Sucre is the historic capital of Bolivia and currently holds the Supreme Court, even though the majority of the government is located in La Paz. The historic center of town is lined with whitewashed buildings and palm trees. The House of Freedom is the crown jewel of the town square and is perhaps the most historically important building in all of Bolivia. Built in 1621, the house was originally a religious school for monks but was converted during the rebellion and subsequent independence movement. It was here that the Bolivian Declaration of Independence was signed and can be seen in the main hall. I was drawn to the changes in this building over time. The Hall of Independence was originally a chapel; you can see the space for the organ in the back. The Hall has paintings of traditional leaders of Bolivian independence hanging from its walls such as Simón Bolívar and Antonio José de Sucre. When Evo Morales was elected he added four more heroes to the Hall of Independence to include native Aymara revolutionaries. One of these heroes is the kick ass heroine Juana Azurduy, who lead an army to liberate parts of Bolivia and what is now Northern Argentina. While I applaud the inclusion of indigenous heroes, the new decor seemed a bit forced. I doubt it’ll be long before all six portraits are of Evo himself.
After our tour of the Hall of Independence, Eric and I had our introduction to the universally beloved mascot of Bolivia—the dancing zebras. The dancing zebras are volunteers, usually high school students, who dress up in a zebra costume and help people across the street. The costume is a reference to the crosswalk or “zebra crossing” as they say in the United Kingdom. The idea started in 2001 by a government employee inspired by a similar program in Columbia. The program has proven to be so popular that the zebra is the unofficial mascot of La Paz. You see the cartoon creature everywhere, from sides of buildings to government distributed backpacks for children.
According to the newspapers Eric could read pinned to the sides of newsstands, the zebras were new to Sucre. It was clear that people were loving it. Taxi drivers rolled down their windows to shake a hoof, children were set down in the middle of a busy street for a photo-op and backpackers intentional crossed the streets to take a photo. Pedestrians are the bottom of the South American traffic pecking order so programs like the Zebras are doing a lot to improve public awareness and safety.
Before arriving Sucre I had no idea that I would find the town so charming. I wanted to visit for one major blockbuster attraction— the wall of dinosaur footprints. In the 1990’s a local cement factory stumbled upon something spectacular: not just one but thousands of Dinosaur footprints that, due to tectonics, have shifted into a vertical wall over time.

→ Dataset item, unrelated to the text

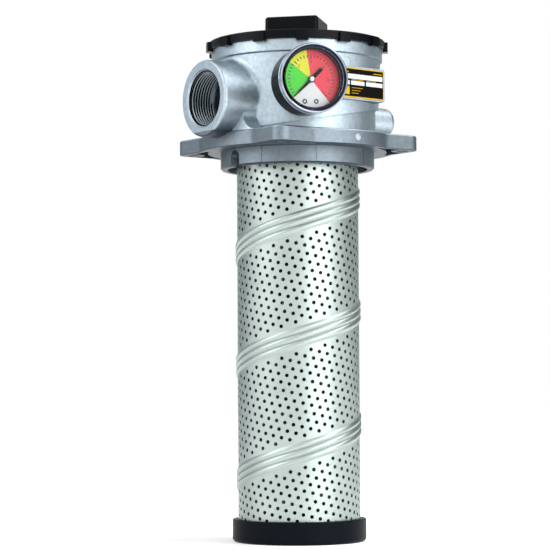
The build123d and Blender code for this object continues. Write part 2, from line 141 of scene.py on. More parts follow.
def coil(name, profile, axis, pitch, turns, steps):
    points = [tuple(c * mm for c in p) for p in profile]
    piece = startPiece(name, points, closedOutline(points))
    winding = piece.modifiers.new("winding", "SCREW")
    winding.axis = axis
    winding.screw_offset = pitch * mm
    winding.iterations = turns
    winding.steps = steps
    winding.render_steps = steps
    bpy.ops.object.modifier_apply(modifier="winding")
    bpy.ops.object.mode_set(mode="EDIT")
    bpy.ops.mesh.select_all(action="SELECT")
    bpy.ops.mesh.fill_holes(sides=len(profile))
    bpy.ops.mesh.select_all(action="SELECT")
    bpy.ops.mesh.normals_make_consistent(inside=False)
    bpy.ops.object.mode_set(mode="OBJECT")
    return piece


def joinAll(name, pieces):
    bpy.ops.object.select_all(action="DESELECT")
    for piece in pieces:
        piece.select_set(True)
    bpy.context.view_layer.objects.active = pieces[0]
    bpy.ops.object.join()
    pieces[0].name = name
    return pieces[0]


def moveMesh(piece, matrix):  # the place goes into the mesh, so the object stays at the origin
    piece.data.transform(matrix)
    piece.data.update()


def finishPiece(piece, body, materials, angle=35):
    onlyThis(piece)
    bpy.ops.object.transform_apply(location=True, rotation=True, scale=True)
    bpy.ops.object.shade_smooth_by_angle(angle=radians(angle))
    if not piece.data.materials:
        for material in materials:
            piece.data.materials.append(material)
    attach(piece, body)
    return piece


# materials, each named for its finish; painted shade and painted reflection are said where they are painted

def dieCastAluminium(name, shadeStart, dark):
    # bare die casting: blue-grey satin, faintly cloudy, with a fine sandy grain
    # the more a face's normal tips down through the given range, the darker its tone, up to the shaded tone:
    # this is painted shade on its undersides
    look = {"light": "#b9c7d0", "deep": "#a3b2bc", "shaded": "#3a434d", "cloud": 3.0, "spread": 0.5,
            "grain": 0.8, "depth": 0.1, "smooth": 0.34, "rough": 0.56}
    material, tree, shader, place = newMaterial(name)
    cloud = addNode(tree, "ShaderNodeTexNoise", {"Scale": perMm(look["cloud"]), "Detail": 6.0,
                    "Roughness": look["spread"]}, {"Vector": place})
    patch = addNode(tree, "ShaderNodeMapRange", {"From Min": 0.3, "From Max": 0.7},
                    {"Value": cloud.outputs["Fac"]})
    tone = addNode(tree, "ShaderNodeMix", {"data_type": "RGBA", 6: hexToLinear(look["deep"]),
                   7: hexToLinear(look["light"])}, {0: patch.outputs["Result"]})
    facing = addNode(tree, "ShaderNodeNewGeometry")
    upright = addNode(tree, "ShaderNodeSeparateXYZ", links={"Vector": facing.outputs["Normal"]})
    under = addNode(tree, "ShaderNodeMapRange", {"From Min": shadeStart, "From Max": dark},
                    {"Value": upright.outputs["Z"]})
    shadedTone = addNode(tree, "ShaderNodeMix", {"data_type": "RGBA", 7: hexToLinear(look["shaded"])},
                   {0: under.outputs["Result"], 6: tone.outputs[2]})
    grain = addNode(tree, "ShaderNodeTexNoise", {"Scale": perMm(look["grain"]), "Detail": 3.0},
                    {"Vector": place})
    rough = addNode(tree, "ShaderNodeMapRange", {"To Min": look["smooth"], "To Max": look["rough"]},
                    {"Value": grain.outputs["Fac"]})
    bump = addNode(tree, "ShaderNodeBump", {"Strength": 0.5, "Distance": look["depth"] * mm},
                   {"Height": grain.outputs["Fac"]})
    shader.inputs["Metallic"].default_value = 1.0
    tree.links.new(shadedTone.outputs[2], shader.inputs["Base Color"])
    tree.links.new(rough.outputs["Result"], shader.inputs["Roughness"])
    tree.links.new(bump.outputs["Normal"], shader.inputs["Normal"])
    return material


def glassFilledNylon():
    # injection-moulded black nylon: dark with a faint blue sheen and a fine moulded grain
    look = {"tone": "#080b11", "grain": 0.5, "depth": 0.02, "smooth": 0.24, "rough": 0.38, "sheen": 0.1}
    material, tree, shader, place = newMaterial("glassFilledNylon")
    grain = addNode(tree, "ShaderNodeTexNoise", {"Scale": perMm(look["grain"]), "Detail": 2.0},
                    {"Vector": place})
    rough = addNode(tree, "ShaderNodeMapRange", {"To Min": look["smooth"], "To Max": look["rough"]},
                    {"Value": grain.outputs["Fac"]})
    soft = addNode(tree, "ShaderNodeBevel", {"samples": 4, "Radius": 0.4 * mm})
    bump = addNode(tree, "ShaderNodeBump", {"Strength": 0.4, "Distance": look["depth"] * mm},
                   {"Height": grain.outputs["Fac"], "Normal": soft.outputs["Normal"]})
    shader.inputs["Base Color"].default_value = hexToLinear(look["tone"])
    shader.inputs["Specular IOR Level"].default_value = look["sheen"]
    tree.links.new(rough.outputs["Result"], shader.inputs["Roughness"])
    tree.links.new(bump.outputs["Normal"], shader.inputs["Normal"])
    return material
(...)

I had read about this site in my guidebook months before arriving in Bolivia and I had been geeking out ever since. The Parque Cretacico is located a brief bus ride from the center of
Sucre. The park has been cheesed out to the max, with plastic “life size” dinosaurs roaring on a looped track instead of any sort of educational museum. It didn’t bother me too much as the main attraction blew me away. Rounding the corner guests can see a two-football field-long chunk of exposed rock with thousands of indentations. These are dinosaur tracks from four different types of dinosaurs: Theropoda, Ankylosaurus, Ornithpods, and Sauropods. Unfortunately a large triangular part of the wall with the highest amount of tracks collapsed thanks to erosion and ongoing work by your friendly neighborhood cement plant. But don’t worry, they gave us toy hard hats to protect us from any oncoming landslides.
Walking down to the wall put the footprints in perspective. The Theropod prints were as large as my slightly oversized hands, and the sauropod prints were as long as my torso. It was difficult for me to wrap my mind around the fact that these were created by living creature separated from us by eons. I was disappointed that the largest concentration of prints had been destroyed. Nevertheless, the experience will be something I cherish forever.
Sucre was one of my favorite cities in Bolivia for its unique feel and first rate attractions. Disappointingly our trip was quickly running out of time so Sucre was as far east as we made it on the South American continent. It was time to start heading west, back to La Paz, Peru and eventually Machu Picchu.
Sureña Especia by Sureña
Lager / 5% / ? IBUs
Tasting these three lagers had me questioning my own tastebuds. Is there any difference between the three or am I mistaken, and the “higher end” of the line just means more alcohol? The first of the pale lagers was sweet but less so than other beers we had tried.
Final Score: Three out of five dancing zebras.
Sureña Bicentenario by Sureña
Lager / 5.5% / ? IBUs
This beer was a lot harsher and more alkaline. It seemed over carbonated and gave me the impression of licking limestone.
Final Score: 1 out of five tasty dinosaur footprints.
Sureña Sesquicentenario by Sureña
Lager / 6% / ? IBUs
Sickly sweet, this beer gave me the impression that a hop had been waved in it’s general vicinity. Does artificial hop extract exist?
Final Score: 1 out of five heroes of the revolution.